Records with modeling code -
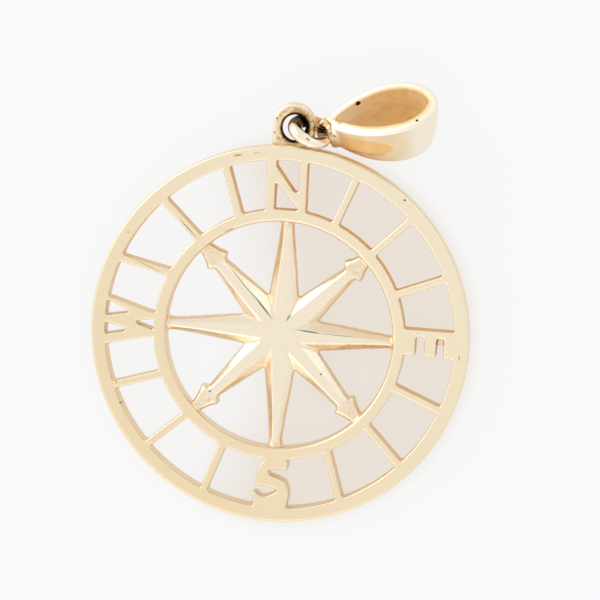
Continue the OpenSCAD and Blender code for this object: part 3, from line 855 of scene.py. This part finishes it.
for piece, node, slotName, material in ((compassDisc, "compass_disc", "disc_gold", discGold()),
                                        (jumpRing, "jump_ring", "link_gold", ringGold()),
                                        (bailPiece, "bail", "bail_gold", bailGold())):
    piece.data.materials.append(material)
    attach(piece, "root")
    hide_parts(node)
print("materials ready")

# Floor, light and camera. The floor's sizes in mm: half its side, the places east of the middle where the
# warm cast starts and is full, and the distances from the middle where it starts to fade and is gone.
# Outwards is the share of that distance that counts as east too.
floorLook = {"halfSide": 600, "warmFrom": -2.8, "warmTo": 4.2, "outwards": 0.35, "fadeFrom": 11.5,
             "fadeTo": 13.5, "colour": "#545454", "cast": "#F2E9DF", "glow": 0.84}
lowest = cadBounds[0][2]


def makeFloor():
    # A pale sheet that glows, as one lit through does, and takes a warm cast from the gold in the gaps east
    # of the middle
    side = floorLook["halfSide"] * mm
    corners = np.array([(-side, -side, lowest), (side, -side, lowest),
                        (side, side, lowest), (-side, side, lowest)])
    floor = makePiece("floor", corners, np.array([[0, 1, 2, 3]]))
    material, tree, place, shader = startMaterial("paleMattFloor")
    away = addNode(tree, "ShaderNodeVectorMath", {"operation": "LENGTH"}, i0=place).outputs["Value"]
    east = addNode(tree, "ShaderNodeSeparateXYZ", None, Vector=place).outputs[0]
    eastward = mathNode(tree, "ADD", east, mathNode(tree, "MULTIPLY", away, floorLook["outwards"]))
    warmth = spread(tree, eastward, floorLook["warmFrom"] * mm, floorLook["warmTo"] * mm)
    fade = spread(tree, away, floorLook["fadeTo"] * mm, floorLook["fadeFrom"] * mm)
    warmth = mathNode(tree, "MULTIPLY", warmth, fade)
    glowColour = mixColours(tree, warmth, (1, 1, 1, 1), linear(floorLook["cast"]))
    tree.links.new(glowColour, shader.inputs["Emission Color"])
    for socket, value in (("Metallic", 0.0), ("Base Color", linear(floorLook["colour"])), ("Roughness", 0.9),
                          ("Specular IOR Level", 0.2), ("Emission Strength", floorLook["glow"])):
        shader.inputs[socket].default_value = value
    floor.data.materials.append(material)


makeFloor()


# Room light. Each glow is a bright part of the room: where it is, seen from the pendant (clockwise from
# north, and above the floor, in degrees), how wide it spreads, and how much light it adds to the even light
# of the room.
room = {"even": 1.0, "glows": [(303, 16, 34, 1.6), (40, 30, 25, 0.25), (0, 20, 25, -0.1),
                               (200, 2, 60, 0.45), (262, 5, 30, 0.25)]}


def makeWorld():
    world = bpy.data.worlds.new("softRoom")
    bpy.context.scene.world = world
    world.use_nodes = True
    tree = world.node_tree
    background = tree.nodes["Background"]
    way = addNode(tree, "ShaderNodeTexCoord").outputs["Generated"]
    total = room["even"]
    for turn, rise, width, extra in room["glows"]:
        a, b = math.radians(turn), math.radians(rise)
        centre = (math.sin(a) * math.cos(b), math.cos(a) * math.cos(b), math.sin(b))
        near = addNode(tree, "ShaderNodeVectorMath", {"operation": "DOT_PRODUCT"}, i0=way,
                       i1=centre).outputs["Value"]
        glow = addNode(tree, "ShaderNodeMapRange", {"interpolation_type": "SMOOTHSTEP"}, i0=near,
                       i1=math.cos(math.radians(width)), i2=1.0, i3=0.0, i4=extra).outputs[0]
        total = addNode(tree, "ShaderNodeMath", {"operation": "ADD"}, i0=total, i1=glow).outputs[0]
    tree.links.new(total, background.inputs["Strength"])
    background.inputs["Color"].default_value = (1, 1, 1, 1)


makeWorld()


# Camera: its place in mm and its axes on the disc's own frame, found from the photograph, 180 mm lens on a
# 36 mm sensor. It sees from clip's first distance to its second, in metres.
view = {"at": (25.585, 33.712, 193.135), "lens": 180, "sensor": 36, "clip": (0.01, 10),
        "right": (0.98935, 0.05607, -0.13429), "up": (-0.07632, 0.98562, -0.15075),
        "back": (0.12391, 0.15940, 0.97941)}


def makeCamera():
    data = bpy.data.cameras.new("photoCamera")
    data.lens, data.sensor_width = view["lens"], view["sensor"]
    data.clip_start, data.clip_end = view["clip"]
    camera = bpy.data.objects.new("photoCamera", data)
    bpy.context.scene.collection.objects.link(camera)
    axes = [discTurn @ np.array(view[key]) for key in ("right", "up", "back")]
    place = discTurn @ np.array(view["at"]) * mm
    camera.matrix_world = Matrix([(*row, p) for row, p in zip(np.stack(axes, 1), place)] + [(0, 0, 0, 1)])
    bpy.context.scene.camera = camera


makeCamera()
bpy.context.scene.view_settings.view_transform = "Standard"
bpy.context.scene.view_settings.look = "None"
print("floor, light and camera ready")
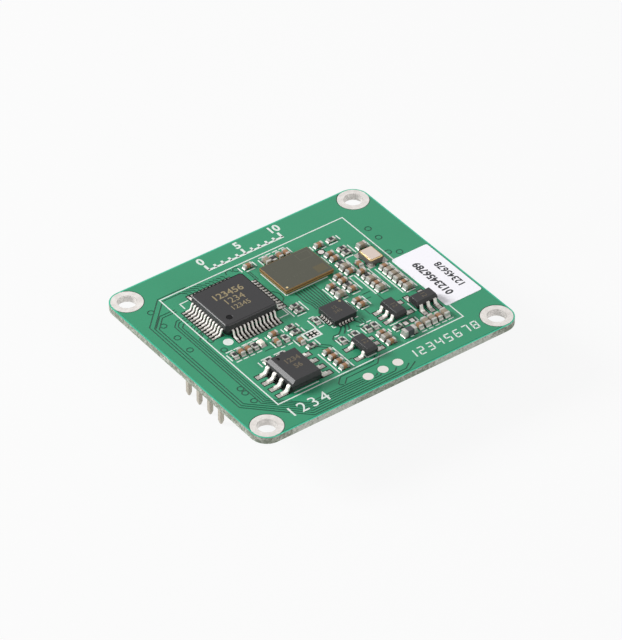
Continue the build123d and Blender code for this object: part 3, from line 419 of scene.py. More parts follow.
class PackageLook(bpy.types.PropertyGroup):
    compound: colour("Mould compound", "Dark body of the moulded chips", (41, 40, 42))
    marking: colour("Marking", "Marks on the controller", (158, 144, 112))
    faint_marking: colour("Faint marking", "Marks on the smaller chips", (104, 95, 80))
    laminate_top: colour("Radar top", "Top of the radar package", (74, 74, 62))
    laminate_side: colour("Radar side", "Sides of the radar package", (162, 122, 72))
    laminate_seam: colour("Radar seam", "Bond line between the radar package's layers", (58, 40, 22))
    laminate_tan: colour("Radar patch", "Lighter patch on the radar package", (88, 81, 58))
    brown_ceramic: colour("Brown ceramic", "Small capacitors", (160, 119, 86))
    beige_ceramic: colour("Beige ceramic", "Large capacitors", (152, 140, 122))
    white_ceramic: colour("White ceramic", "Body of the resistors", (226, 222, 214))
    resistor_film: colour("Resistor film", "Dark film on the resistors", (28, 28, 30))
    ferrite: colour("Ferrite", "Ferrite bead", (70, 70, 74))
    crystal_base: colour("Crystal base", "Ceramic base of the crystal", (92, 88, 84))
    lens: colour("Lens", "Lens of the status light", (250, 240, 228))
    carrier: colour("Carrier", "Carrier of the status light", (240, 236, 228))
    label: colour("Label", "Paper label", (250, 248, 254))
    label_ink: colour("Label ink", "Numbers on the label", (34, 34, 39))
    header_plastic: colour("Header plastic", "Insulators of the pin headers", (34, 34, 36))
    edge_round: length("Edge radius", "Rounding of the moulded edges", 0.055)
    controller_bevel: length("Controller bevel", "Flat bevel on the controller's edges", 0.14)


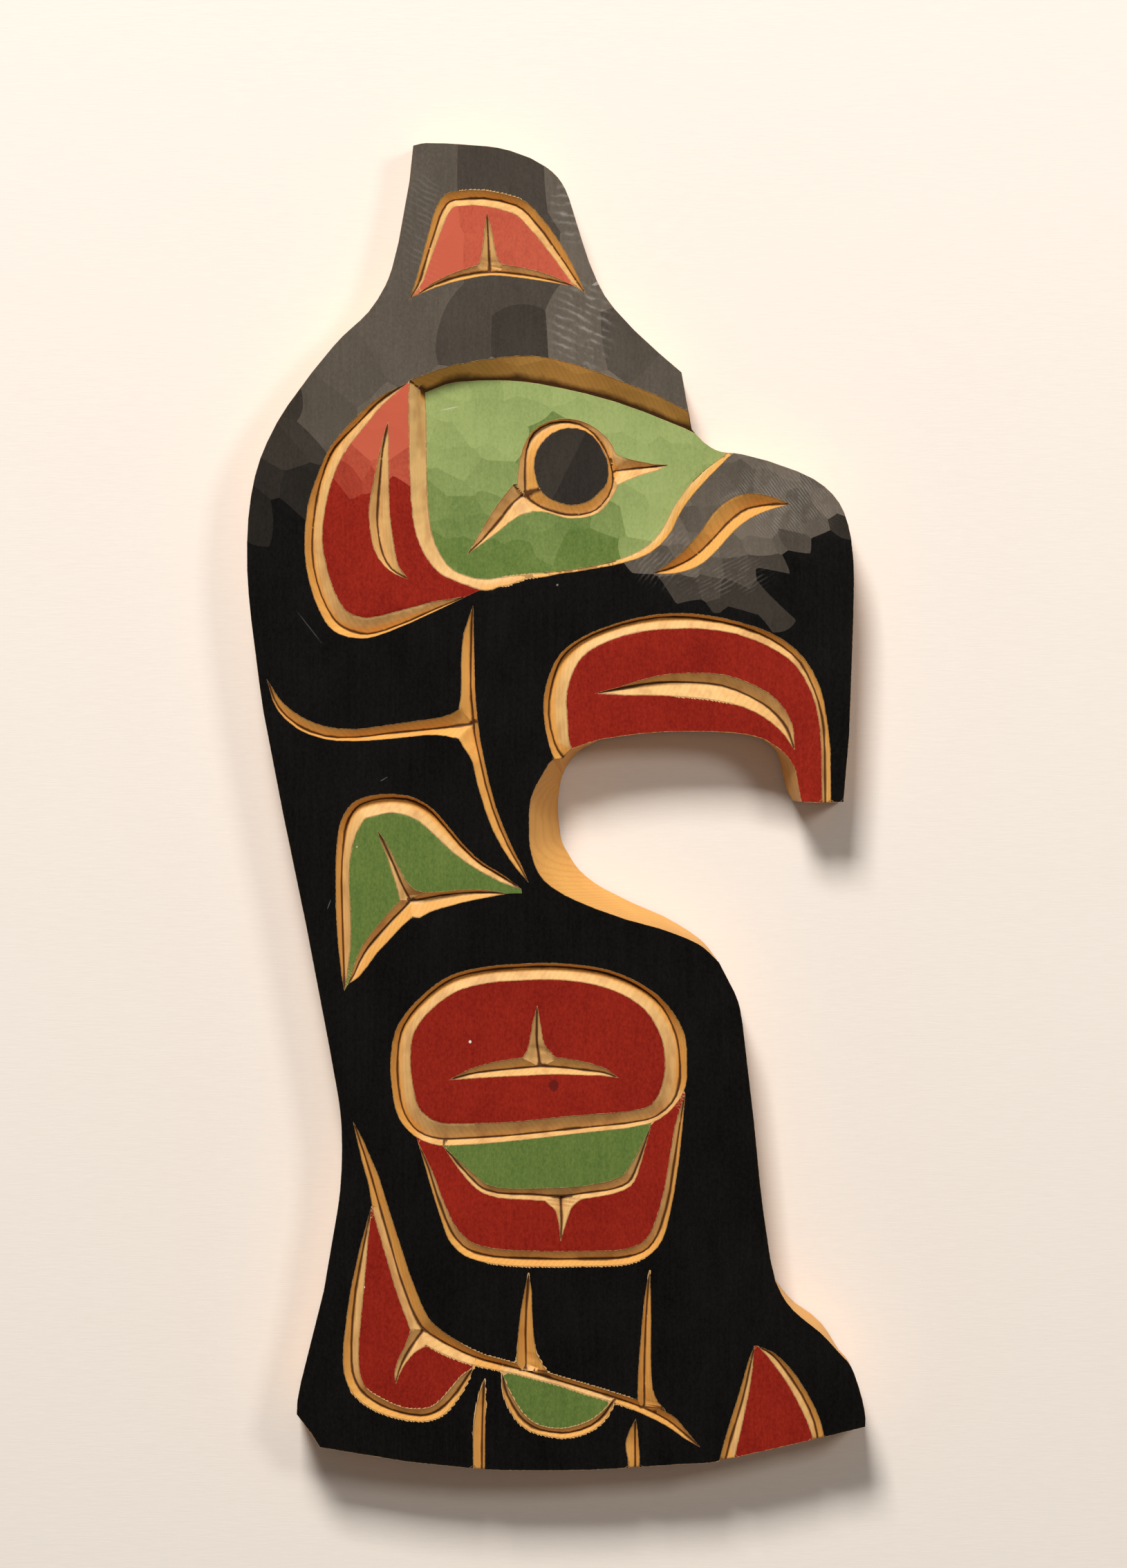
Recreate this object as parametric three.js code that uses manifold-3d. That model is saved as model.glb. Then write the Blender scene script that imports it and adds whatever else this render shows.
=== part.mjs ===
import * as THREE from 'three';
import Module from 'manifold-3d';

// A wooden board sawn to the outline of a bird and carved on its face with broad V grooves.
// Millimetres, +Z up. The flat back is the plane y = 0 and the carved face looks towards -Y.
// The origin is the point on the back where the board hangs.

// Driving sizes.
const boardHeight = 430;
const boardThickness = 19;
const grooveDepth = 3.4;
const grooveSteepness = 1.1;
const socketLowDepth = 1.5;
const socketBrowDepth = 7.5;
const headPlaning = [0, 0.5, 2.4, 6.8];

// How far a facet may stray from the curve it stands for, and how far the cutters clear the wood.
// The socket's cutter clears it by more, because its top is flat and the head bulges under it.
const facetTolerance = 0.12;
const cutterClearance = 0.4;
const socketClearance = 1.5;

// The design is laid out in its own units, x to the right and z up, on a drawing of this height.
const drawingHeight = 1923;
const drawingLeft = 7;
const drawingRight = 902;
const unit = boardHeight / drawingHeight;
const hangX = 430;
const hangZ = 1430;

// The head is planed back in flat bands above a line that falls from left to right.
const planingSteps = [0, 130, 300, 600];
const planingLeftZ = 1440;
const planingFall = 0.16;

// The floor of the eye socket slopes inwards between these two heights.
const socketLowZ = 1300;
const socketBrowZ = 1585;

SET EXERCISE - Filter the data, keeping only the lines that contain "this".

TASK SOLUTION -
Continue the OpenSCAD and Blender code for this object: part 3, from line 855 of scene.py. This part finishes it.
Continue the build123d and Blender code for this object: part 3, from line 419 of scene.py. More parts follow.
Recreate this object as parametric three.js code that uses manifold-3d. That model is saved as model.glb. Then write the Blender scene script that imports it and adds whatever else this render shows.
// The design is laid out in its own units, x to the right and z up, on a drawing of this height.